Work to be completed => Quote the lines exactly, starting with the line that contains "const part = new THREE.Group();" and ending with the line that contains "obj.parent = empty", and leave out all other lines.

#### Listed entries

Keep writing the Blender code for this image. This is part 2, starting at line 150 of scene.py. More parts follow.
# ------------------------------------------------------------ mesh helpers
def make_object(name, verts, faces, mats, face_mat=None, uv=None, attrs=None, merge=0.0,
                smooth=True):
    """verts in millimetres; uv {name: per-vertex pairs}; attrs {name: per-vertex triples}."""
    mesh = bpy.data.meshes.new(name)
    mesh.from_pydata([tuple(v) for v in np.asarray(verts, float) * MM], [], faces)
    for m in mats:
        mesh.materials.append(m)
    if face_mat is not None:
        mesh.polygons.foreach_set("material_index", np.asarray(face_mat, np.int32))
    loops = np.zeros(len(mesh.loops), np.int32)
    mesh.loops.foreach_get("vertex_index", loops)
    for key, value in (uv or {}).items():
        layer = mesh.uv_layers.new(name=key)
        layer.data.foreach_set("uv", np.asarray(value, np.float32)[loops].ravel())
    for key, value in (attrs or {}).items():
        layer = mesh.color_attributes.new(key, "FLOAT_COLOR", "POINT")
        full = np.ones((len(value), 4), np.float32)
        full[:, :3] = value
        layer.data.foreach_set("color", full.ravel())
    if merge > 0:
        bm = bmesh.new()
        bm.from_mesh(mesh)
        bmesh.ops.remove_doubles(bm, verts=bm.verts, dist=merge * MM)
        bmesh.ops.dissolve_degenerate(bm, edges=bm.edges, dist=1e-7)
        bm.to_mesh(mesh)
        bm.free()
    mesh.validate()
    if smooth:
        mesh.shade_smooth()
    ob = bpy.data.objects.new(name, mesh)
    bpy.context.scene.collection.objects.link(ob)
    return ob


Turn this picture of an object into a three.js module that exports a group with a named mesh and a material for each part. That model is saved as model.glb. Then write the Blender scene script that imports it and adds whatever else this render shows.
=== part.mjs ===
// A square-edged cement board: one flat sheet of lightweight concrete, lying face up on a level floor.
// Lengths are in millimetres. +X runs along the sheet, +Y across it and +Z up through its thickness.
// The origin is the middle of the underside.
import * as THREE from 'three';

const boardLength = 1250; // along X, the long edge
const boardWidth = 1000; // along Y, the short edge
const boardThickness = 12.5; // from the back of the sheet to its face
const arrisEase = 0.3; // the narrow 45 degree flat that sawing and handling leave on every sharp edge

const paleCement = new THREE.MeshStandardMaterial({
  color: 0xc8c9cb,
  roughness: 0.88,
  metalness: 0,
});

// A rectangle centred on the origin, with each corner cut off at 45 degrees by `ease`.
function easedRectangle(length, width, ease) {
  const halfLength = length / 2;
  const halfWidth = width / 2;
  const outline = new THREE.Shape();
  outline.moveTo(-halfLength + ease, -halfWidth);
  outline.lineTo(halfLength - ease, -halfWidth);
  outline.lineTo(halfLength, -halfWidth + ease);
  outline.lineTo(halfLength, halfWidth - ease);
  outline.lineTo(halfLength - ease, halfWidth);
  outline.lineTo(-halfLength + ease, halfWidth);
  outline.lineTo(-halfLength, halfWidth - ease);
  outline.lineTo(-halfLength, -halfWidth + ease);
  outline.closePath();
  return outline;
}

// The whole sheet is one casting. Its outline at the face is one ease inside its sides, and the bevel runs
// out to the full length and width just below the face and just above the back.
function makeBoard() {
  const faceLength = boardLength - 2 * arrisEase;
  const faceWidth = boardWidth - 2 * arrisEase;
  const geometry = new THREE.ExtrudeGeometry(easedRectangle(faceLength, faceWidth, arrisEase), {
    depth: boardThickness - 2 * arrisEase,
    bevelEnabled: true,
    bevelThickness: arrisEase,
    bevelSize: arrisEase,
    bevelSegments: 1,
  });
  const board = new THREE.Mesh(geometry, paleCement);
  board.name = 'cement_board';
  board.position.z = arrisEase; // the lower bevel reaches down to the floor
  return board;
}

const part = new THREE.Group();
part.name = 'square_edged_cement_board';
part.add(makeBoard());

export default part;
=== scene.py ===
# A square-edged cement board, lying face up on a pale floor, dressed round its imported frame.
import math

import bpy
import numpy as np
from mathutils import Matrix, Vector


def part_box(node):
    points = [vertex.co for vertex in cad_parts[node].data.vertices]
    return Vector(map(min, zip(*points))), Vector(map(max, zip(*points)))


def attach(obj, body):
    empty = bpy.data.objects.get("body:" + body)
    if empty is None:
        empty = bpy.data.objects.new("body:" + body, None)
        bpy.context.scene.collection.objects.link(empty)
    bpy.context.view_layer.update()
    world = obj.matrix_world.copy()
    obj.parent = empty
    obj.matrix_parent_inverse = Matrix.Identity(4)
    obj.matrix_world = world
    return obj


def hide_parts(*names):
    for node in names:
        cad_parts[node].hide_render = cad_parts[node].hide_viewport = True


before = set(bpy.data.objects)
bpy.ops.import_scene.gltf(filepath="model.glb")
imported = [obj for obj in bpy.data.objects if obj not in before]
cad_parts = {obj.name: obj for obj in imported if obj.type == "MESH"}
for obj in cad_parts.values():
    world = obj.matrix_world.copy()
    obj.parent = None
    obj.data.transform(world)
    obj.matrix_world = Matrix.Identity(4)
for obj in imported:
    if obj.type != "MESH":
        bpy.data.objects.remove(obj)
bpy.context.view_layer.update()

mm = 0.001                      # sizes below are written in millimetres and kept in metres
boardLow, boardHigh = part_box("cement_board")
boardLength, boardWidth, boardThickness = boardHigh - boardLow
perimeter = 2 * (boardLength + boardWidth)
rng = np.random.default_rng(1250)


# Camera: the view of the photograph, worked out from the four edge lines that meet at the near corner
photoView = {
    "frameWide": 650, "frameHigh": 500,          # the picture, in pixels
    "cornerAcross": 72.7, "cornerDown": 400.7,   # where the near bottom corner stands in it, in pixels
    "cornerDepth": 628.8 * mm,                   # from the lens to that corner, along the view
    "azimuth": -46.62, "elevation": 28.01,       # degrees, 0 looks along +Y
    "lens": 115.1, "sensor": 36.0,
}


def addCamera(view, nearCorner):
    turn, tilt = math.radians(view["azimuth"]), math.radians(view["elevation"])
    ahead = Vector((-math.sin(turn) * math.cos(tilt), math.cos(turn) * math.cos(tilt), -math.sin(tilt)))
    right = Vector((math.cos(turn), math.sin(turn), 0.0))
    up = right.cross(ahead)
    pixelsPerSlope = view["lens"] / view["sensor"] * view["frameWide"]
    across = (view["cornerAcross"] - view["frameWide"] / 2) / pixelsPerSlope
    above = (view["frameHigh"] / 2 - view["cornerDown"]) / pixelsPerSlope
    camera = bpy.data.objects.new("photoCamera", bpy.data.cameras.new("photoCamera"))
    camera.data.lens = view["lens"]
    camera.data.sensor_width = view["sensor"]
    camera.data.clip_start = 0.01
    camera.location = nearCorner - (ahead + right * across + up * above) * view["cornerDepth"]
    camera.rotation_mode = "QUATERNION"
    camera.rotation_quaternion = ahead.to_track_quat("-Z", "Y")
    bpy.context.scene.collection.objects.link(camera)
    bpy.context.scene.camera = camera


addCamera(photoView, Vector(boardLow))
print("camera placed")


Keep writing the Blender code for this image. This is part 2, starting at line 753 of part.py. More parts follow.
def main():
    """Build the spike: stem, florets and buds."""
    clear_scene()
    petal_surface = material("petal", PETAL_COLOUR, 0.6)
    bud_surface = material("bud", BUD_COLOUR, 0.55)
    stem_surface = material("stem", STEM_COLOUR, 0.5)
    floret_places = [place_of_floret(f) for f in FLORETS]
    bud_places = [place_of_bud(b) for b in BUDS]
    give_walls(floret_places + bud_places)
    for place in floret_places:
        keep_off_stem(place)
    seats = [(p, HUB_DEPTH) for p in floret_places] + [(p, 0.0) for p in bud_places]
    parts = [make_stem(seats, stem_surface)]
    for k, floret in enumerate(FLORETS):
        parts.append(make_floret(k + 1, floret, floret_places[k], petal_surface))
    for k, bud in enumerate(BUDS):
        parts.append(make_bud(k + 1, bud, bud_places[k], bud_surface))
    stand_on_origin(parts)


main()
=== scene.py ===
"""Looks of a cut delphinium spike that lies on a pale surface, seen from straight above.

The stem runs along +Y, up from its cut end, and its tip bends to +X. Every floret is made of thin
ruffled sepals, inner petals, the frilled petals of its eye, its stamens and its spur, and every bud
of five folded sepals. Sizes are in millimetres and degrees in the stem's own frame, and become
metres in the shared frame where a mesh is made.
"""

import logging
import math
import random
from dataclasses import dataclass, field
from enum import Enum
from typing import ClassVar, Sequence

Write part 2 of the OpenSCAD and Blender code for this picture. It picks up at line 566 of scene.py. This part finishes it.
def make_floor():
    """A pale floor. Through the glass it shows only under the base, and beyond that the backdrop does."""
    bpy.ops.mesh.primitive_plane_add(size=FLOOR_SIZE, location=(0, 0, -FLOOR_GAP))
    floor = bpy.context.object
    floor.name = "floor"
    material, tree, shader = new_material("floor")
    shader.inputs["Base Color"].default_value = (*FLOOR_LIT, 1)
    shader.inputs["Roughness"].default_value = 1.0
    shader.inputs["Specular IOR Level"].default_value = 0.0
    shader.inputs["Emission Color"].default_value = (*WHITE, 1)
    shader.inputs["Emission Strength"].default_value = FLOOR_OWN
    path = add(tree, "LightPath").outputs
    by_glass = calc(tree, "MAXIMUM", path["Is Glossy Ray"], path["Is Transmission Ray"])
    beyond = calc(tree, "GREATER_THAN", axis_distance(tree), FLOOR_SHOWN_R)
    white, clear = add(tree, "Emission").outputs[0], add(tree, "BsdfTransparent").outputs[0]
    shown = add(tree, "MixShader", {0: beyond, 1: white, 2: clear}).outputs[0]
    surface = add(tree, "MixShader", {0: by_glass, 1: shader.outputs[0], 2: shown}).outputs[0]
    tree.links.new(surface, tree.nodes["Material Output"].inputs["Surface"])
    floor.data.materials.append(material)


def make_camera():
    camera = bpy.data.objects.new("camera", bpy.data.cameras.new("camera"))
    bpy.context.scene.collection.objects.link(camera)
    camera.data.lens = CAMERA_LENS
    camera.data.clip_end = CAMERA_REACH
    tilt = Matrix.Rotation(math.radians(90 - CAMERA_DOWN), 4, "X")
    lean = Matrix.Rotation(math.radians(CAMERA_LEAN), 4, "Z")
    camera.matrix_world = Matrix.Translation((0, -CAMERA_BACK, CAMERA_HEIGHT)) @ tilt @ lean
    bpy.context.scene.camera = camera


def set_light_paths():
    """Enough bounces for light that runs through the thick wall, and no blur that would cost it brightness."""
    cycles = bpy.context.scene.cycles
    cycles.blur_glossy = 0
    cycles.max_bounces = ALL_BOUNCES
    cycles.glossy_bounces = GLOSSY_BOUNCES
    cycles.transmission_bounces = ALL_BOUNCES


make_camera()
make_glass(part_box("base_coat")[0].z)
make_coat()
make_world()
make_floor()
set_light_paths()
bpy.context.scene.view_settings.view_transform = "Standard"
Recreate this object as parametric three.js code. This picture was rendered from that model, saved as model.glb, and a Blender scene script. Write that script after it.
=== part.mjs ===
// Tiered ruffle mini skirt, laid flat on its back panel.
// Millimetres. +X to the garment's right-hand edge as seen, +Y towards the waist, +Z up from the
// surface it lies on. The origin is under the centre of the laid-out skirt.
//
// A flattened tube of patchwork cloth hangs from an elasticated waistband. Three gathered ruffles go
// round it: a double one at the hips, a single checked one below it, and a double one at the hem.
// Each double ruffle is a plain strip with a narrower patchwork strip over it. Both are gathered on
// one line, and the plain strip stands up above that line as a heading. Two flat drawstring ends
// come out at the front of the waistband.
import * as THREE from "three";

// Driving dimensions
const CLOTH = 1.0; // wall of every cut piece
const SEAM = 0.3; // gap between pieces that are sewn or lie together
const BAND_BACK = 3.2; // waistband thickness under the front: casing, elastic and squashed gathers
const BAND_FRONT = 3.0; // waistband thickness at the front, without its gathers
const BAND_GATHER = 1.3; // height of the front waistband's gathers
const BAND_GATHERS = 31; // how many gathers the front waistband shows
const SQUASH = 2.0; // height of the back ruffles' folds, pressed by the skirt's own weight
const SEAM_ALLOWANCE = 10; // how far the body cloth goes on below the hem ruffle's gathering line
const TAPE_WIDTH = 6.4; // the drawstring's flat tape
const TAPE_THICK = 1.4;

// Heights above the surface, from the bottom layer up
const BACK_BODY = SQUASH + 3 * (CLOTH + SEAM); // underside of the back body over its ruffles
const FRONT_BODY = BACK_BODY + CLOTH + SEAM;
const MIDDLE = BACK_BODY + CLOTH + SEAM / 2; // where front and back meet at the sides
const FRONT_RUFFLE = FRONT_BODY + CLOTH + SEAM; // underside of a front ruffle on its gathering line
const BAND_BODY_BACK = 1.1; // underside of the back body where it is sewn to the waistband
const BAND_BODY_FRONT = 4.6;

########

Reply to the task =>
const part = new THREE.Group();
part.name = 'square_edged_cement_board';
part.add(makeBoard());

export default part;
=== scene.py ===
# A square-edged cement board, lying face up on a pale floor, dressed round its imported frame.
import math

import bpy
import numpy as np
from mathutils import Matrix, Vector


def part_box(node):
    points = [vertex.co for vertex in cad_parts[node].data.vertices]
    return Vector(map(min, zip(*points))), Vector(map(max, zip(*points)))


def attach(obj, body):
    empty = bpy.data.objects.get("body:" + body)
    if empty is None:
        empty = bpy.data.objects.new("body:" + body, None)
        bpy.context.scene.collection.objects.link(empty)
    bpy.context.view_layer.update()
    world = obj.matrix_world.copy()
    obj.parent = empty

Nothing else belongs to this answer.